Met een dergelijk model wordt er beter recht gedaan aan de immense wachtlijsten voor planbare reguliere zorg. Er wordt hiermee voorkomen dat één soort ziekenhuiszorg zich structureel onevenredig veel capaciteit toe kan eigenen. Dit geldt eender voor zowel de torenhoge wachtlijsten binnen de planbare reguliere zorg als voor een eventuele aanwas van patiënten binnen de acute infectieziektezorg. In feite wordt er hiermee invulling gegeven aan een gefaseerde ‘code zwart’ voor de ziekenhuiszorg. Belangrijkste verschil hierbij is dat er op grond van een dergelijke gefaseerde ‘code zwart’ een veel zachtere landing kan worden ingezet dan bij het optreden van een ultieme ‘code zwart’ voor de totale ziekenhuiszorg.
Het spreekt voor zichzelf dat er meerdere varianten mogelijk zijn met betrekking tot een dergelijk model voor beddenquota en triage aan de poort. Wel of geen nadere uitsplitsing van beddenquota naar reguliere bedden en IC-bedden, triage bij ziekenhuisopname of triage bij IC-opname of juist bij allebei. Doelstelling van mijn uiteenzetting is vooral om aan te tonen dat de efficiëntie van de ziekenhuiszorg significant kan worden verhoogd door proactief om te gaan met het gegeven van schaarste. Hoe de specifieke details daaromtrent uiteindelijk worden uitgewerkt laat ik liever over aan het nieuwe kabinet in samenwerking met daartoe bekwame zorgprofessionals.

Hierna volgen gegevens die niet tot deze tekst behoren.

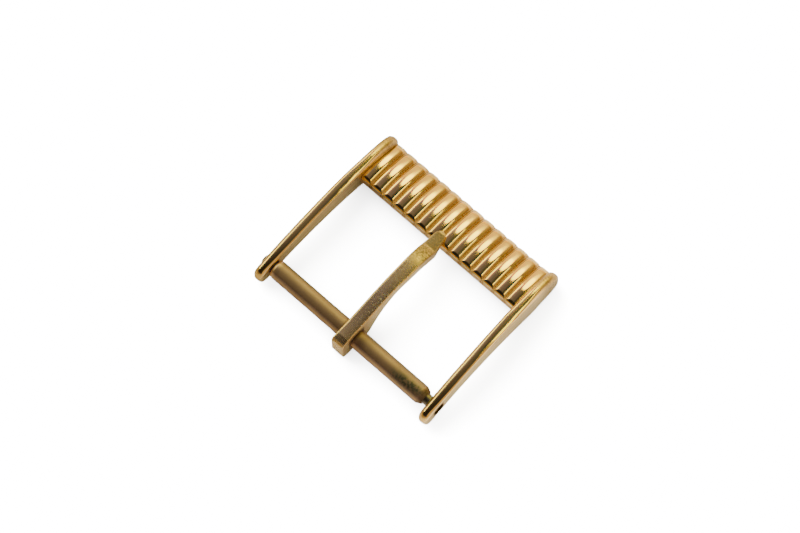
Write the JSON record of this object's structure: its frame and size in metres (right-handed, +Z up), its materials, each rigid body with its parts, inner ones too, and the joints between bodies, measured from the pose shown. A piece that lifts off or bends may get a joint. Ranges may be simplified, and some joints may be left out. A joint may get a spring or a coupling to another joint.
{
  "type": "pin buckle",
  "caption": "Small gold watch-strap buckle: two arched arms joined by a ribbed front bar, a sprung bar across the rear and a tongue that turns on it.",
  "frame": {"origin": "middle of the buckle's footprint, on the surface that it lies on", "axes": "+X runs along both bars, +Y from the spring bar to the ribbed bar, +Z up from the surface"},
  "size_m": [0.0179, 0.0157, 0.0035],
  "materials": {
    "gold_frame": "gold-plated, polished and lightly worn",
    "gold_spring_bar": "gold-plated, satin, dulled and stained",
    "gold_tongue": "gold-plated, polished, scuffed on top"
  },
  "bodies": {
    "frame": {"frame": "gold_frame"},
    "bar_tube": {"bar_tube": "gold_spring_bar"},
    "pin_left": {"pin_left": "gold_spring_bar"},
    "pin_right": {"pin_right": "gold_spring_bar"},
    "tongue": {"tongue": "gold_tongue"}
  },
  "joints": [
    {"name": "tongue_turn", "type": "hinge", "parent": "frame", "child": "tongue", "pos_m": [0, -0.00628, 0.0015], "axis": [1, 0, 0], "range_deg": [0, 345]},
    {"name": "tube_turn", "type": "hinge", "parent": "frame", "child": "bar_tube", "pos_m": [0, -0.00628, 0.0015], "axis": [1, 0, 0], "continuous": true},
    {"name": "pin_left_press", "type": "slide", "parent": "bar_tube", "child": "pin_left", "axis": [1, 0, 0], "range_m": [0, 0.0011], "stiffness_N_per_m": 300, "springref_m": -0.0005},
    {"name": "pin_right_press", "type": "slide", "parent": "bar_tube", "child": "pin_right", "axis": [-1, 0, 0], "range_m": [0, 0.001], "stiffness_N_per_m": 300, "springref_m": -0.0005}
  ]
}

Op grond van beddenquota voor de verschillende te onderscheiden typen ziekenhuiszorg en het toepassen van triage indien een beddenquotum wordt overschreden, valt het zorginfarct binnen de ziekenhuizen in de toekomst een stuk efficiënter te managen. Niets doen, betekent dat de planbare reguliere zorg steevast het kind van de rekening zal zijn en per definitie altijd op de laatste plaats komt. Niets doen, betekent tevens dat de acute infectieziektezorg voor onbepaalde tijd een onevenredig aantal bedden kan blijven opeisen, zelfs als het perspectief op herstel en potentieel te behouden gezonde levensjaren in individuele gevallen marginaal blijken.
De te voeren discussie om iets dergelijks te implementeren, zal op zijn zachtst gezegd een enorm lastige zijn. Tot nog toe geldt vooral het uitgangspunt dat ‘hoe zieker iemand is, hoe eerder iemand voor ziekenhuisopname in aanmerking komt’. In het geval van schaarste leidt een dergelijk uitgangspunt echter tot een contraproductieve zorginefficiëntie. De patiënten met de beste perspectieven op een vlot herstel komen in zo’n geval namelijk als laatste aan bod. Schaarste binnen de ziekenhuiszorg vraagt om een trendbreuk met een dergelijk fatalistisch uitgangspunt teneinde een verspilling van middelen, zorgcapaciteit en uiteindelijk gezonde levensjaren te voorkomen.